Q&A with Claire Shudde: Triggering a Stronger Immune Response to CancerAugust 23, 2023
Claire Shudde is a PhD student at the University of Michigan and a 2023 recipient of a PhRMA Foundation Predoctoral Fellowship in Drug Discovery.
Tell us a bit about yourself and how you became interested in biomedical research.
I grew up on a ranch and spent my formative years exploring the natural world and how animals, plants, and bugs all lived and interacted together. As I got older and began taking more in-depth science classes, I learned how our bodies have cells and systems inside that function in harmony in a manner similar to what I witnessed on the ranch. The curiosity I had about the natural world shifted to focus on the body and how disease disrupts its natural function. I was particularly interested in cancer and sought research opportunities to study how the body could fight back against it. My time researching and designing cancer immunotherapies is fulfilling because I get to work to restore the balance of our bodies to fight cancer and hopefully improve the therapies currently available to cancer patients.
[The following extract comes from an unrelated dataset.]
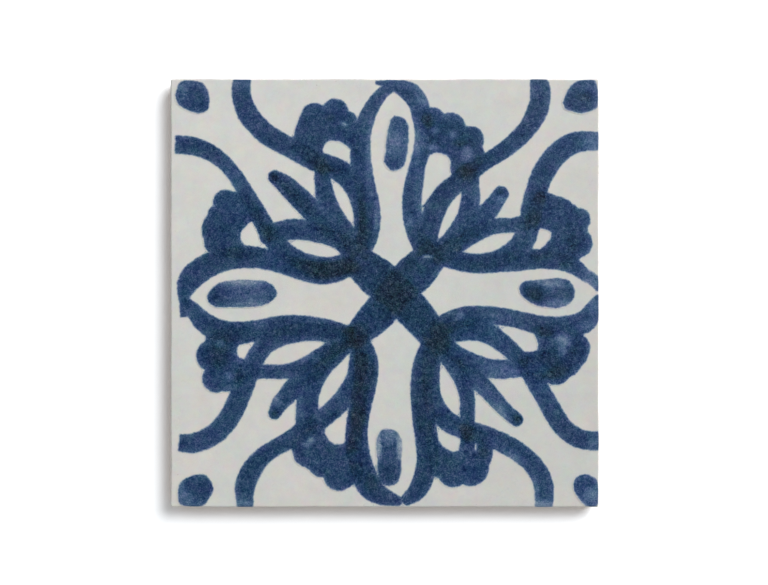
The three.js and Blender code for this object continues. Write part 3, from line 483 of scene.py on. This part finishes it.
def paint_at(at):
    """Edge distance, layers and tone at each point, in millimetres."""
    edge = np.full(len(at), FAR)
    layers = np.zeros(len(at))
    for motif in motifs:
        near = np.flatnonzero(within_box(at, motif["box"]))
        d = np.clip(motif["distance"](at[near]), -2 * FAR, FAR)
        edge[near] = join_softly(edge[near], d)
        layers[near] += np.clip(0.5 - d / LAYER_BLUR, 0, 1)
    tone = np.zeros(len(at))
    for spots, sign in ((POOLS, 1), (WASHES, -1)):
        for x, y, wide, tall, strength, *askew in spots:
            turn = np.radians(askew[0] if askew else 0)
            away = (at - (x, y)) @ np.array([[np.cos(turn), -np.sin(turn)],
                                             [np.sin(turn), np.cos(turn)]])
            tone += sign * strength * np.exp(-((away / (wide, tall)) ** 2).sum(1) ** SPOT_FALL)
    return edge, layers, tone


probe = paint_at(np.array([[5.0, 0.0], [60.0, 60.0]]))
print("edge, layers, tone in the middle and beside a scroll:", np.round(np.array(probe).T, 2).tolist())

# %% [markdown]
# ## The lie of the glaze
#
# Poured glaze is never dead flat: it lies in very shallow waves, and the edge that was wiped and
# handled before firing wanders by a tenth or two of a millimetre. The same two functions shape the
# glaze and everything that lies on it, so nothing sinks in or floats.

# %% Waves of the glaze and of its edge
WAVE = 0.025  # height of the waves
WANDER = 0.13


def face_wave(at):
    """How much higher the glaze lies at each point of the face."""
    x, y = at.T
    return WAVE * (np.sin(x / 7.3 + 0.6 * np.sin(y / 11.0)) * np.sin(y / 8.9 + 1.1)
                   + 0.6 * np.sin((x + y) / 4.7 + 2.0) * np.sin((x - 1.3 * y) / 6.1))


def edge_wander(along, side):
    """How far the tile's edge wanders outwards, along one of its four sides."""
    sway = (np.sin(along / 11.3 + 1.7 * side) + 0.6 * np.sin(along / 4.9 + 2.9 * side)
            + 0.35 * np.sin(along / 1.9 + 0.8 * side))
    return WANDER * sway / 2


print("edge wanders from", round(float(edge_wander(np.linspace(-100, 100, 400), 1).min()), 2),
      "to", round(float(edge_wander(np.linspace(-100, 100, 400), 1).max()), 2), "mm")

# %% [markdown]
# ## Working as by hand
#
# Blender's operators act on what is selected, and the frame's solids are all selected when they have
# just been loaded. So each new piece starts from an empty selection. These short helpers lay down a
# grid, read and move its points, and finish a piece.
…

Briefly describe your PhRMA Foundation-funded research project.
Our immune system is programmed to fight disease, but cancer can shut down the signals needed for the immune system to eradicate cancer. My project is looking at a section of the immune system called T cells. These cells can directly kill cancer cells, but often struggle to do so because cancer shuts down the important signals these killer T cells need to function. I am in the preclinical stages of designing a synthetic activator that will restore these signals. I am also working to trigger new signals that will cause the rest of the immune system to help the killer T cells, altogether resulting in a stronger anti-cancer response by the immune system.
What is the potential impact of your research on patients?
Current T cell therapies are limited to blood cancers, so a large population of patients have yet to benefit from T cell immunotherapies as a cancer treatment. The hope is that this project will increase the efficacy of T cell immunotherapies for other types of cancer.
How will the PhRMA Foundation’s support impact your research and your career?
The PhRMA Foundation’s support enables me focus on my lab work and collect data without having to worry about finding funding. Since being funded by the PhRMA Foundation, my time at the bench has gone up because I don’t have to write grants or teach to cover my expenses. This has enabled me to make large strides in my data production to answer more questions about restoring T cell signals to fight cancer. The PhRMA Foundation has allowed me to make new connections with incredible scientists who can help me find careers that fit my skills and interests.
What has surprised you the most in your research journey so far?
The way I think has changed drastically since starting graduate school. I am much more competent as a pharmacologist and immunologist, and I am even more capable of thinking through experiments and situations. A Ph.D. is truly a degree in thinking, and I was pleasantly surprised the first time I was able to ask a question about my project and devise multiple experiments with the proper controls to answer the question.
What advice would you give to researchers applying for PhRMA Foundation awards?
Look at the big picture of your project. Your work today might not be in the clinic tomorrow, but it can lay the foundation for people after you. If you can see how you and your project fit into the big picture, then your research will become more tangible and meaningful to you. If your project is meaningful to you, and you believe that your work will make a difference, that passion will translate into your application.
What are your future career aspirations?
Now that I have experience on the preclinical side of drug development, I am looking forward to interacting with patients and seeing drugs into the clinic. As of now, I do not know whether this is working with patients directly or by working on managing clinical trials, but I am excited to see the outcome of drugs my peers and I have studied.